- Required task: Give the number of lines that contain the string "materials", and nothing else.

- Material for this exercise:
[BEGIN]

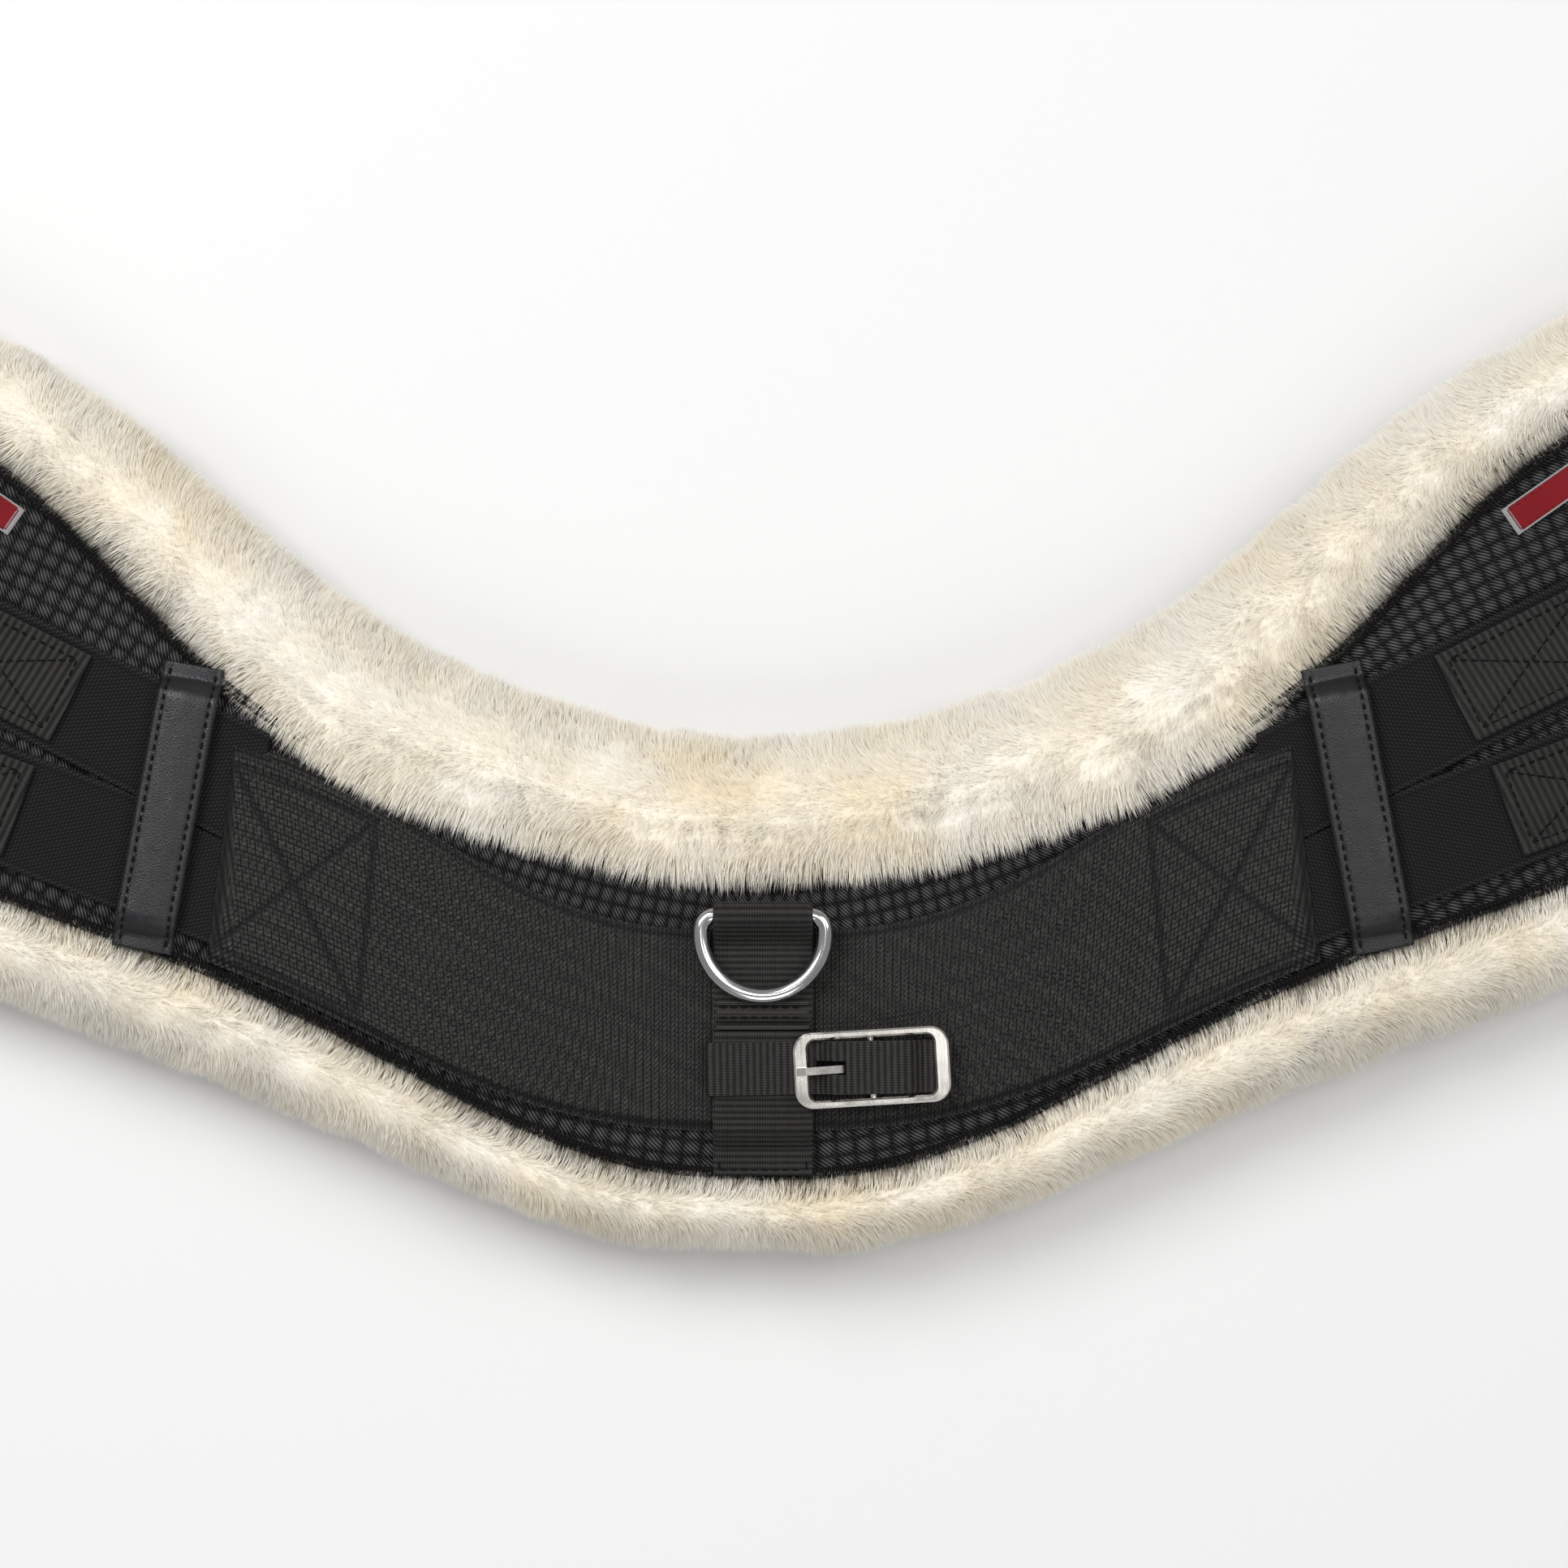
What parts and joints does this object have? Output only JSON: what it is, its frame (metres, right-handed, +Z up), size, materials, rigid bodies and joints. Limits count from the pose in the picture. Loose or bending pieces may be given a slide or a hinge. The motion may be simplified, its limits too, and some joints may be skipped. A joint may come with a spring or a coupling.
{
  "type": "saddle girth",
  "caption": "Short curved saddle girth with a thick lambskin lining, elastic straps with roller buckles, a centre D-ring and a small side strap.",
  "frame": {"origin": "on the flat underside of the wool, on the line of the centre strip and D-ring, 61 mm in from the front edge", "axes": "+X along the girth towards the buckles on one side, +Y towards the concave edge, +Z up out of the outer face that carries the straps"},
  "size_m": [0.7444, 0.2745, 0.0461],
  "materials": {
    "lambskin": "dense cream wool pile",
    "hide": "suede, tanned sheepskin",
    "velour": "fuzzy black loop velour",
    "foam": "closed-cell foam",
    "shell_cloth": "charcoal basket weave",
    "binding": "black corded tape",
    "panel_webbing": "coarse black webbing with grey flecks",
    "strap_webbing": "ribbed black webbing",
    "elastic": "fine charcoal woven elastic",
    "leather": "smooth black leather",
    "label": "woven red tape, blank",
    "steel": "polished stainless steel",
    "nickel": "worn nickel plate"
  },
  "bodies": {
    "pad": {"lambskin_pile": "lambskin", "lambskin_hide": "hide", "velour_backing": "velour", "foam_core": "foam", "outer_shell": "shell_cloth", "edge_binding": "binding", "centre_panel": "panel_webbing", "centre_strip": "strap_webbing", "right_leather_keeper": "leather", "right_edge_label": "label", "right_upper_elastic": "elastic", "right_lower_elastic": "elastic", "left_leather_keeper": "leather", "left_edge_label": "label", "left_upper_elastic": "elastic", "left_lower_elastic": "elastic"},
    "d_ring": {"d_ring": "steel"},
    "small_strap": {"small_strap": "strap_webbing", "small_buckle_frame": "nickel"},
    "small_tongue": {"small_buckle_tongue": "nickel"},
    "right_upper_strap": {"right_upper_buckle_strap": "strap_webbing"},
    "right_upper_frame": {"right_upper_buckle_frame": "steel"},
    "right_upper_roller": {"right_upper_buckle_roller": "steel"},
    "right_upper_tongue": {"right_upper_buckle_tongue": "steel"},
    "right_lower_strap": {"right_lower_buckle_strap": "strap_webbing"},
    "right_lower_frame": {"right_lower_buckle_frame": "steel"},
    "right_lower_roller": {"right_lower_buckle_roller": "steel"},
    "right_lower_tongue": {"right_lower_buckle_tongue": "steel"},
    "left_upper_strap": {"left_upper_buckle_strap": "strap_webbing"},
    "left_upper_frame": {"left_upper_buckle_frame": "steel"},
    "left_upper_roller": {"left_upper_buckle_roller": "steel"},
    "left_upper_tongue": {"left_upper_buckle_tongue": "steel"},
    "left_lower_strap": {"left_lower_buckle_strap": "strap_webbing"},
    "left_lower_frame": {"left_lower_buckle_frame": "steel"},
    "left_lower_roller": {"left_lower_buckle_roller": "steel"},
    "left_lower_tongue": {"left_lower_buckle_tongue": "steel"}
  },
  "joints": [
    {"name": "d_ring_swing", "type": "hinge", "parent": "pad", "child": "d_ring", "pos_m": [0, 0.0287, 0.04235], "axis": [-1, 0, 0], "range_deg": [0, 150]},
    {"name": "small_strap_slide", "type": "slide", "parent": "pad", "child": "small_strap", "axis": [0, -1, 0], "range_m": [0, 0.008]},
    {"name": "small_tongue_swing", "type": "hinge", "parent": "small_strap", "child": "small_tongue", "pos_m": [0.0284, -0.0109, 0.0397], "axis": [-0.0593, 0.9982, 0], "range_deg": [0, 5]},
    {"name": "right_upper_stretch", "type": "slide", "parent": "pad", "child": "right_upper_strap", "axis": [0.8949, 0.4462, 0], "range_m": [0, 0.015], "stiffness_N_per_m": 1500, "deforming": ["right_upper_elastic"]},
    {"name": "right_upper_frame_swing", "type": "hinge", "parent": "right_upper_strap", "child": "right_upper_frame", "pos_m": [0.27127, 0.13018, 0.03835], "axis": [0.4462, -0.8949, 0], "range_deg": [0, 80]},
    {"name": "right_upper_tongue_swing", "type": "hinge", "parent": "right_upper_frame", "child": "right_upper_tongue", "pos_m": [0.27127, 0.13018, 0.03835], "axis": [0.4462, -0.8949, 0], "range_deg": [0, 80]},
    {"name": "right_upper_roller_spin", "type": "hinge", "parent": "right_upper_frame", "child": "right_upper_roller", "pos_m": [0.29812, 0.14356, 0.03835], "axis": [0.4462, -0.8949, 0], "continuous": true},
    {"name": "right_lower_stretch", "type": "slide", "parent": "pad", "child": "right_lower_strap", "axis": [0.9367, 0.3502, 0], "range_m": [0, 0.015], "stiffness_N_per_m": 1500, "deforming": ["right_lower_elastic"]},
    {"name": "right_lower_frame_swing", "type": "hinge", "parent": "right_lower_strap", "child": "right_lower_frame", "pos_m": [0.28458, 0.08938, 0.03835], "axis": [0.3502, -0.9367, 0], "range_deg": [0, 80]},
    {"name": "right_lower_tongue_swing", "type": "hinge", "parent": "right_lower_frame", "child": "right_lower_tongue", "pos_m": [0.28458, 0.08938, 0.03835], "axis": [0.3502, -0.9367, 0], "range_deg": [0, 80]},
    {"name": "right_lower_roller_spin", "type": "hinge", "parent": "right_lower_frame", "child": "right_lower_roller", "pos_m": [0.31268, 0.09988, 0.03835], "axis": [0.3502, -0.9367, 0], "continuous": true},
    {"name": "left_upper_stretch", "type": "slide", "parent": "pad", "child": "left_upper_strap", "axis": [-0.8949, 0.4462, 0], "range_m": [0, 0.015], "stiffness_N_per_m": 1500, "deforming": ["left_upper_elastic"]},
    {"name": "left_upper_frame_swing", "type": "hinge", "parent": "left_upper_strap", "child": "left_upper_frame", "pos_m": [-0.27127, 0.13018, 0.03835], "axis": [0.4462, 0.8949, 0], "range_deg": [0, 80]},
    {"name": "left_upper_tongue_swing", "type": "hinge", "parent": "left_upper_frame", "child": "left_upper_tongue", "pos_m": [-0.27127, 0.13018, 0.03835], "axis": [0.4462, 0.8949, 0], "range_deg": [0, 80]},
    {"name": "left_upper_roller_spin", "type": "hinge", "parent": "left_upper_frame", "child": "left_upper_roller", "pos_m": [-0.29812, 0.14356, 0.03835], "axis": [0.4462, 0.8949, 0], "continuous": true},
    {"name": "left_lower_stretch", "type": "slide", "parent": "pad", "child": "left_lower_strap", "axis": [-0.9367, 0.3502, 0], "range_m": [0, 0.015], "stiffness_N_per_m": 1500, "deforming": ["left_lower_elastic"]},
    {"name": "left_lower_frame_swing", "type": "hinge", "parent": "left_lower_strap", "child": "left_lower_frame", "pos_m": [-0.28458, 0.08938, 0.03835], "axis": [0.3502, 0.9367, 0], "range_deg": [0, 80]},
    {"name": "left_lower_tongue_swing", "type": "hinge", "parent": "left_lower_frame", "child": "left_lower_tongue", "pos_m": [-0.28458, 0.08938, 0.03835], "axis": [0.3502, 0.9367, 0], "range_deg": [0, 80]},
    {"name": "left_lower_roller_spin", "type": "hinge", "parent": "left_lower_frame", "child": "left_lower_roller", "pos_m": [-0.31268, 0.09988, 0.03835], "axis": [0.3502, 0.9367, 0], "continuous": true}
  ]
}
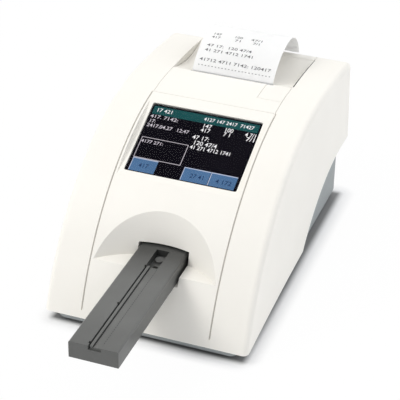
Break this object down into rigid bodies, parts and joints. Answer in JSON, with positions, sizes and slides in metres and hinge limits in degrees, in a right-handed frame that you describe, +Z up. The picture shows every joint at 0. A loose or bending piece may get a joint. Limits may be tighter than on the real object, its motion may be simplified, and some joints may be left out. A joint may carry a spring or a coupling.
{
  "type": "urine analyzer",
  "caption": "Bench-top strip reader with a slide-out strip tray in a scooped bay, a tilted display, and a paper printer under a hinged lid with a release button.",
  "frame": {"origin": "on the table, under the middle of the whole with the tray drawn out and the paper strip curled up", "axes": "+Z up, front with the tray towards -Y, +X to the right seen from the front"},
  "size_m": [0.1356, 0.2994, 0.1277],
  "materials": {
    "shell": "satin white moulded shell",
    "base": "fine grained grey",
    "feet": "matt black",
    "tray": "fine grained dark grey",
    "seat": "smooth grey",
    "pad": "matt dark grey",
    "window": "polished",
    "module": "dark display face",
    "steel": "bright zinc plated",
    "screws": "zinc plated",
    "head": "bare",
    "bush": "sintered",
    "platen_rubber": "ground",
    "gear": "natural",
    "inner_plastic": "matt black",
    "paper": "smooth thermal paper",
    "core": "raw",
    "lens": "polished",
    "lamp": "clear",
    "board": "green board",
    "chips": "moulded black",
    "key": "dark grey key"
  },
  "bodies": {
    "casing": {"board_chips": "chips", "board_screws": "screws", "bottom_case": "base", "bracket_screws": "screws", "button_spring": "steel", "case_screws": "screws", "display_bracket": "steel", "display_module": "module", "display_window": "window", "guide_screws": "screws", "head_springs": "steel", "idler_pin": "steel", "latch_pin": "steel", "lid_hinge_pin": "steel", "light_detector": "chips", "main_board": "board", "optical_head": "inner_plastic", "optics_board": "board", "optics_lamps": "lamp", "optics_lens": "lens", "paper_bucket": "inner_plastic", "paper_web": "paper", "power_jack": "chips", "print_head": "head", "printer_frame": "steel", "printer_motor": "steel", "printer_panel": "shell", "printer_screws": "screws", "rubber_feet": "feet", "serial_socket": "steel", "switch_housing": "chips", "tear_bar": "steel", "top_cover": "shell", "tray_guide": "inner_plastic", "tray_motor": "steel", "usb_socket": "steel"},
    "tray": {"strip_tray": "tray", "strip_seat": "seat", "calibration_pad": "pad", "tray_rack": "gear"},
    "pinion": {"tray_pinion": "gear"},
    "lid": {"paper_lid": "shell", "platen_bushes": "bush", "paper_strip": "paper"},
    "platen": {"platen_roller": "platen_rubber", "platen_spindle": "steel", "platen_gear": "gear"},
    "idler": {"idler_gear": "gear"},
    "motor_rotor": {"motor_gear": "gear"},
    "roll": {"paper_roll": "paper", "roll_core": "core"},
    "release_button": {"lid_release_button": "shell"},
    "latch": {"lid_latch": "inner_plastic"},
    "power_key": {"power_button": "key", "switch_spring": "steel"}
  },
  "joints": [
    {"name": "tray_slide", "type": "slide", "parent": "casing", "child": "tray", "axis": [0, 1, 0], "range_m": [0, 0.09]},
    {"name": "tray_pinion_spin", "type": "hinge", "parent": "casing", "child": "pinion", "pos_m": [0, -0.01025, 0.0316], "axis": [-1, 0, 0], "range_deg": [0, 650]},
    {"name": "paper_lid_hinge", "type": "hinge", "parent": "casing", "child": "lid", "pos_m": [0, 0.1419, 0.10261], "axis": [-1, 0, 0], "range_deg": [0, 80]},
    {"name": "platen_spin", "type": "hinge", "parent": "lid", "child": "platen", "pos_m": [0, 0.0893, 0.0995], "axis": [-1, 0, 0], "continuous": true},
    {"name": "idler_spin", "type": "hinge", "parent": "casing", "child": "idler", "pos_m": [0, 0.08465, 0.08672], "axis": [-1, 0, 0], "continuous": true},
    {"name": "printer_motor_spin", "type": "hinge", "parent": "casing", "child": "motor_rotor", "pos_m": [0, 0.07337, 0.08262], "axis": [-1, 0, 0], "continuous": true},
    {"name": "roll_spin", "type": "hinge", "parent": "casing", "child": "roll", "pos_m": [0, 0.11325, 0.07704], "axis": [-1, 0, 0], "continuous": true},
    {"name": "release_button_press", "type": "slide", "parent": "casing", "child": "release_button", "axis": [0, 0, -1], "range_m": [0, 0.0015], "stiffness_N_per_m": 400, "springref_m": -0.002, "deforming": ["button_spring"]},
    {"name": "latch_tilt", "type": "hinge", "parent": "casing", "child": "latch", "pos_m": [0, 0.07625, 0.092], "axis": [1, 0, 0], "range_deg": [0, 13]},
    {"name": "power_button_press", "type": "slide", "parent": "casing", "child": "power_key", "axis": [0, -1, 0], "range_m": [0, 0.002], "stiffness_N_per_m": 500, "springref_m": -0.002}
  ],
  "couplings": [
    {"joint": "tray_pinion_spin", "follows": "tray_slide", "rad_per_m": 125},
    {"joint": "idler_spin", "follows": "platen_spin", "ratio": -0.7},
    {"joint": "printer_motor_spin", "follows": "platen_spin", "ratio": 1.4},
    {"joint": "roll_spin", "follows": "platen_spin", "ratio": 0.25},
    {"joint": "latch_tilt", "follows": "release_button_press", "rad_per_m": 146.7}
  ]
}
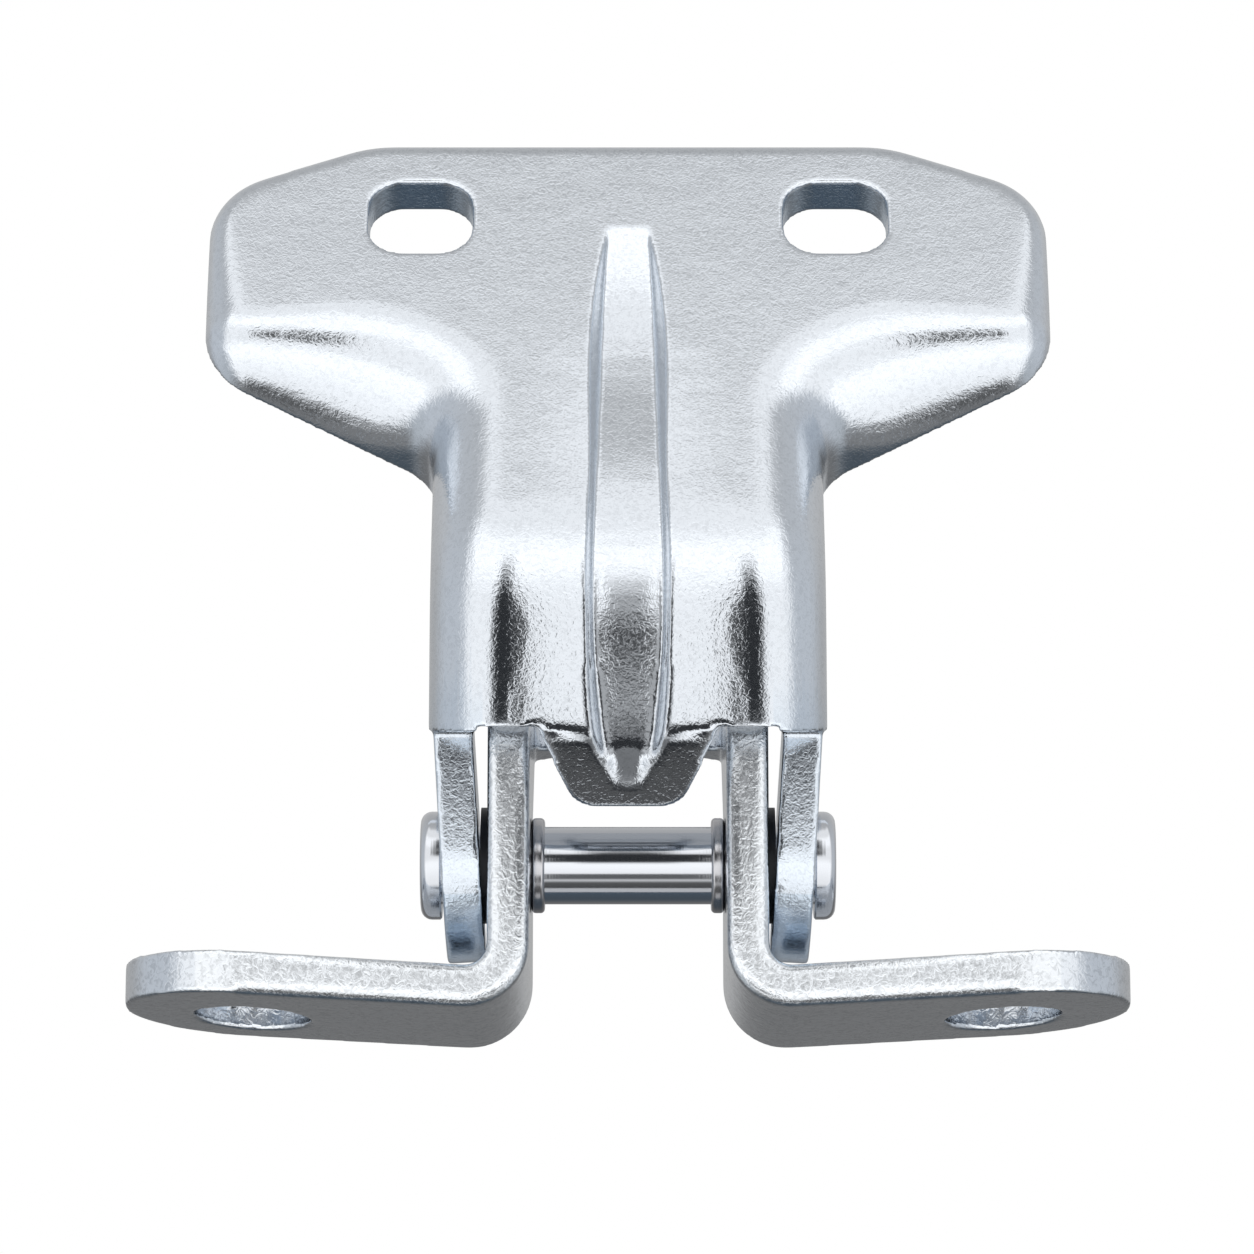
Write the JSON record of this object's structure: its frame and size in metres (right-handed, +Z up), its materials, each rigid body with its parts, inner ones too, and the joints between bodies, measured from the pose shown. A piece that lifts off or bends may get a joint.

[END]

- Answer to this task: 4